[To do]: Please repeat all of the lines that follow, exactly as written.

[Provided material]:
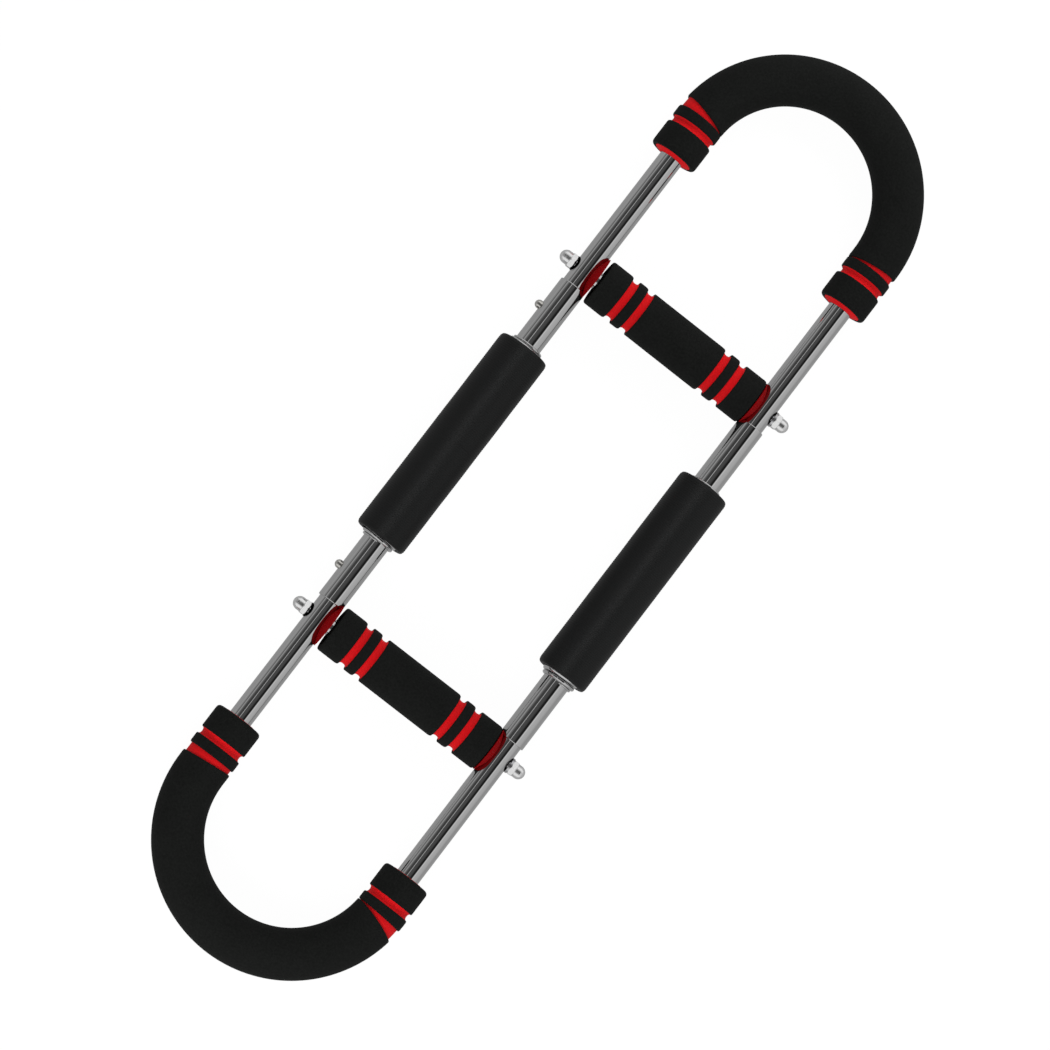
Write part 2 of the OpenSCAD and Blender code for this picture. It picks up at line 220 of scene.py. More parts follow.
def nodeGroup(name, inputs):
    # a Geometry Nodes tree with named inputs; returns the tree and its two end nodes
    tree = bpy.data.node_groups.new(name, "GeometryNodeTree")
    tree.interface.new_socket("Geometry", in_out="INPUT", socket_type="NodeSocketGeometry")
    for label, kind in inputs:
        tree.interface.new_socket(label, in_out="INPUT", socket_type=kind)
    tree.interface.new_socket("Geometry", in_out="OUTPUT", socket_type="NodeSocketGeometry")
    return tree, addNode(tree, "NodeGroupInput"), addNode(tree, "NodeGroupOutput")


def grown(piece, tree, values):
    # runs a tree on a piece and keeps the result as its plain mesh
    modifier = piece.modifiers.new(tree.name, "NODES")
    modifier.node_group = tree
    for item in tree.interface.items_tree:
        if item.in_out == "INPUT" and item.name in values:
            modifier[item.identifier] = values[item.name]
    bpy.context.view_layer.update()
    shaped = piece.evaluated_get(bpy.context.evaluated_depsgraph_get())
    mesh = bpy.data.meshes.new_from_object(shaped)
    piece.modifiers.clear()
    piece.data = mesh
    return piece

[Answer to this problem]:
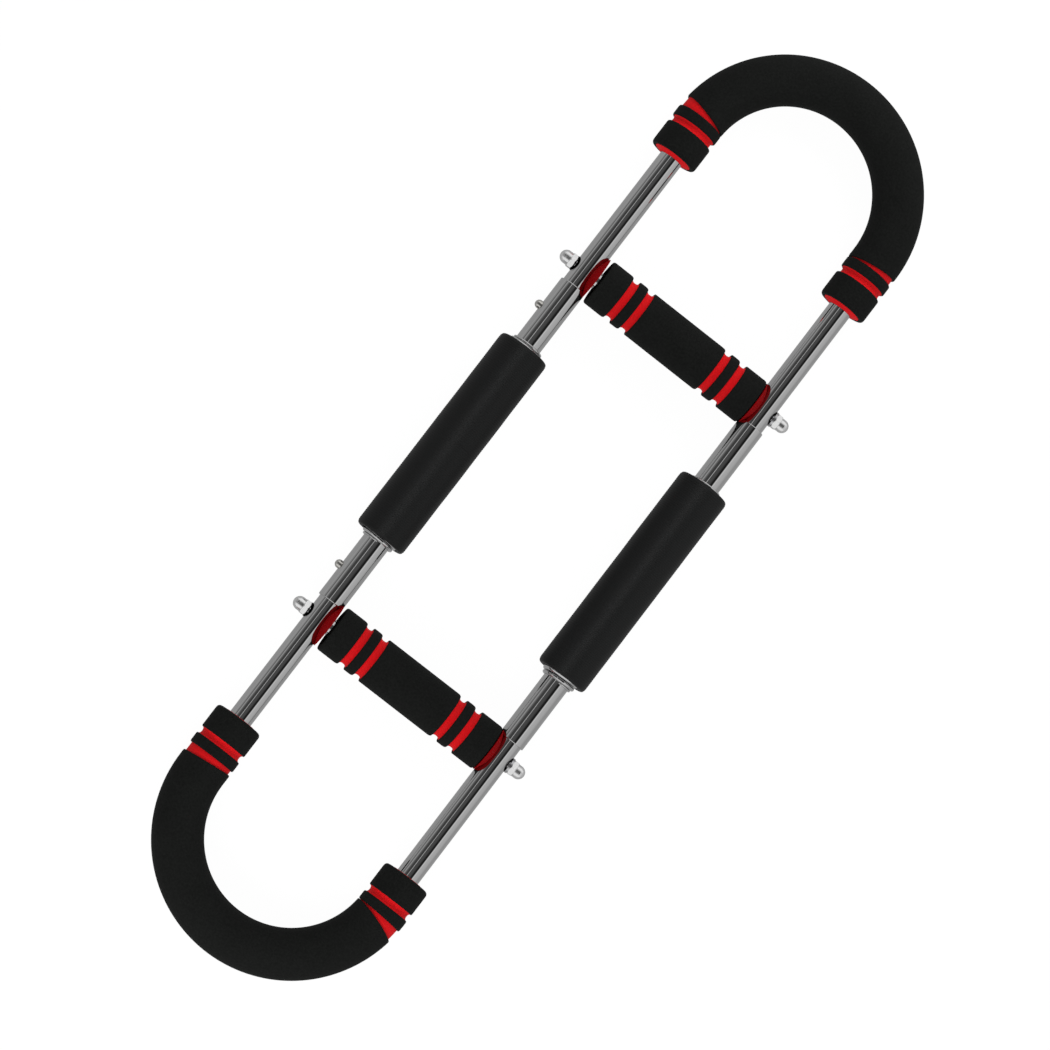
Write part 2 of the OpenSCAD and Blender code for this picture. It picks up at line 220 of scene.py. More parts follow.
def nodeGroup(name, inputs):
    # a Geometry Nodes tree with named inputs; returns the tree and its two end nodes
    tree = bpy.data.node_groups.new(name, "GeometryNodeTree")
    tree.interface.new_socket("Geometry", in_out="INPUT", socket_type="NodeSocketGeometry")
    for label, kind in inputs:
        tree.interface.new_socket(label, in_out="INPUT", socket_type=kind)
    tree.interface.new_socket("Geometry", in_out="OUTPUT", socket_type="NodeSocketGeometry")
    return tree, addNode(tree, "NodeGroupInput"), addNode(tree, "NodeGroupOutput")


def grown(piece, tree, values):
    # runs a tree on a piece and keeps the result as its plain mesh
    modifier = piece.modifiers.new(tree.name, "NODES")
    modifier.node_group = tree
    for item in tree.interface.items_tree:
        if item.in_out == "INPUT" and item.name in values:
            modifier[item.identifier] = values[item.name]
    bpy.context.view_layer.update()
    shaped = piece.evaluated_get(bpy.context.evaluated_depsgraph_get())
    mesh = bpy.data.meshes.new_from_object(shaped)
    piece.modifiers.clear()
    piece.data = mesh
    return piece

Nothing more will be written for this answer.